Exercise details →
All of the material below is to be repeated exactly.

Dataset content →
++++++++

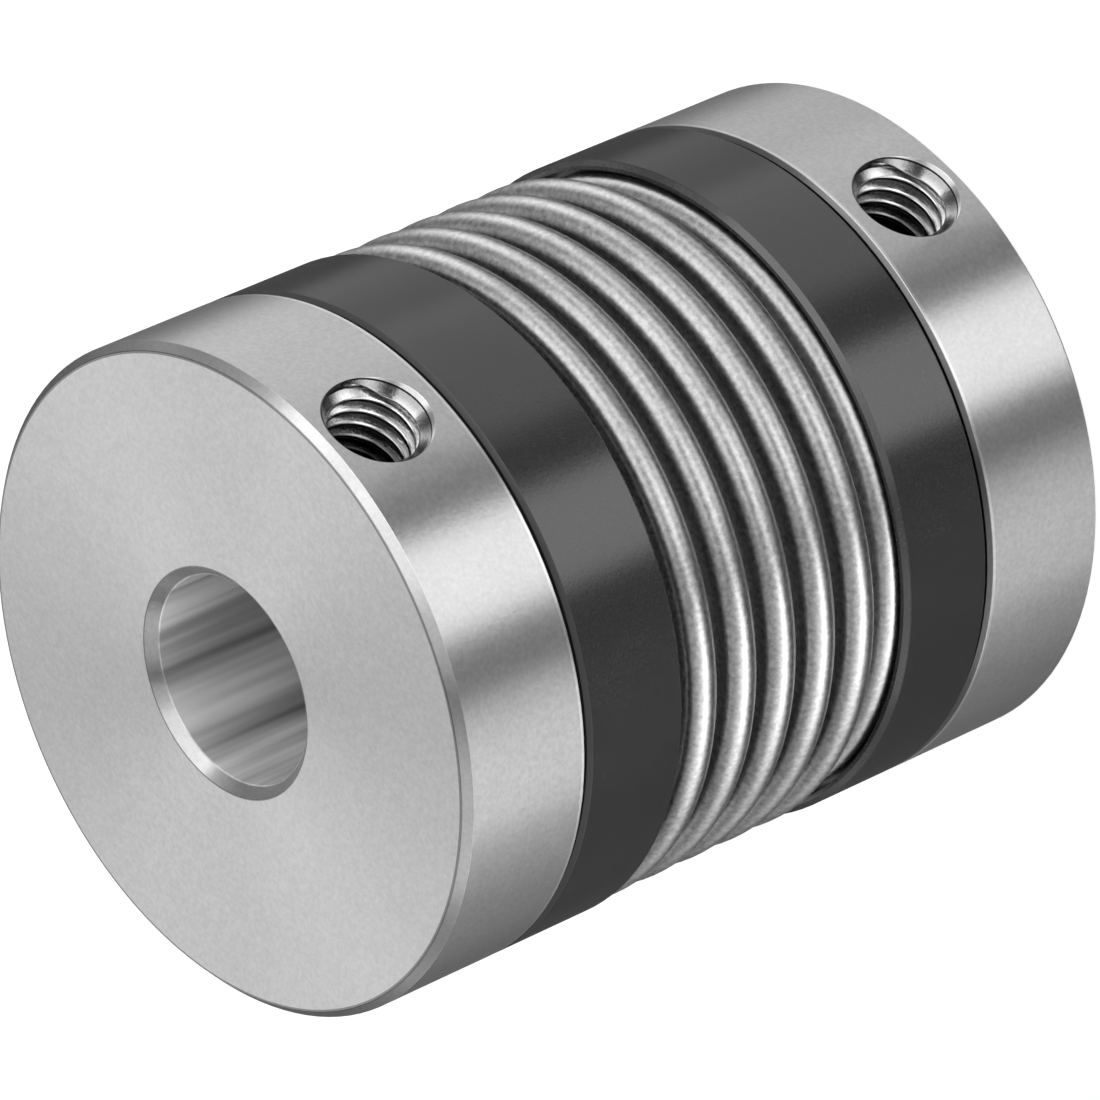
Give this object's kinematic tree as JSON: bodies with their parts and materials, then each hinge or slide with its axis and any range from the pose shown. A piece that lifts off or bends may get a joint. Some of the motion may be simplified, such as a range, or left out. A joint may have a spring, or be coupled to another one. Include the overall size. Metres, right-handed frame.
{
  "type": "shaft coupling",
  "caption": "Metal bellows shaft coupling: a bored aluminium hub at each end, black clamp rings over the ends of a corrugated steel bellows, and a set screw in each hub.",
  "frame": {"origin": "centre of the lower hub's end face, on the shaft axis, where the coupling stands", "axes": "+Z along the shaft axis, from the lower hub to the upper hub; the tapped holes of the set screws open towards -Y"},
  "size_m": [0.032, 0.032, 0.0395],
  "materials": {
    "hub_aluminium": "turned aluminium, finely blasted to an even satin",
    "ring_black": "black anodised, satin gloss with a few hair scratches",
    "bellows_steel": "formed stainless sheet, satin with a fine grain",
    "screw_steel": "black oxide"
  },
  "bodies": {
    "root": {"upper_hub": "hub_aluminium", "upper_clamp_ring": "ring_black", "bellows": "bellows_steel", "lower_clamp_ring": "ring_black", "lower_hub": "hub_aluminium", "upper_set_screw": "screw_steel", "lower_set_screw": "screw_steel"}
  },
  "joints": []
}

++++++++

Answer to the exercise →
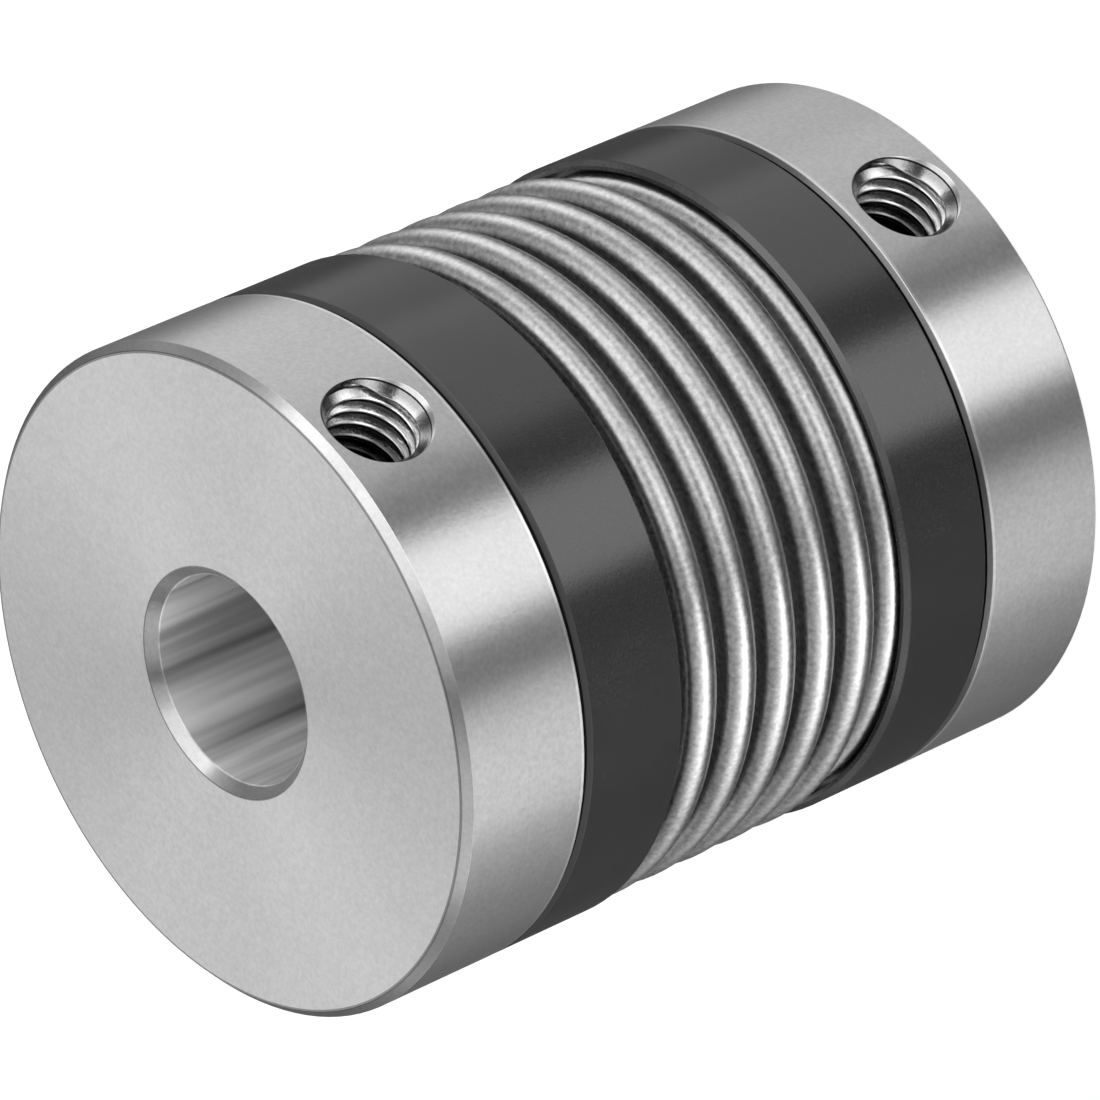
Give this object's kinematic tree as JSON: bodies with their parts and materials, then each hinge or slide with its axis and any range from the pose shown. A piece that lifts off or bends may get a joint. Some of the motion may be simplified, such as a range, or left out. A joint may have a spring, or be coupled to another one. Include the overall size. Metres, right-handed frame.
{
  "type": "shaft coupling",
  "caption": "Metal bellows shaft coupling: a bored aluminium hub at each end, black clamp rings over the ends of a corrugated steel bellows, and a set screw in each hub.",
  "frame": {"origin": "centre of the lower hub's end face, on the shaft axis, where the coupling stands", "axes": "+Z along the shaft axis, from the lower hub to the upper hub; the tapped holes of the set screws open towards -Y"},
  "size_m": [0.032, 0.032, 0.0395],
  "materials": {
    "hub_aluminium": "turned aluminium, finely blasted to an even satin",
    "ring_black": "black anodised, satin gloss with a few hair scratches",
    "bellows_steel": "formed stainless sheet, satin with a fine grain",
    "screw_steel": "black oxide"
  },
  "bodies": {
    "root": {"upper_hub": "hub_aluminium", "upper_clamp_ring": "ring_black", "bellows": "bellows_steel", "lower_clamp_ring": "ring_black", "lower_hub": "hub_aluminium", "upper_set_screw": "screw_steel", "lower_set_screw": "screw_steel"}
  },
  "joints": []
}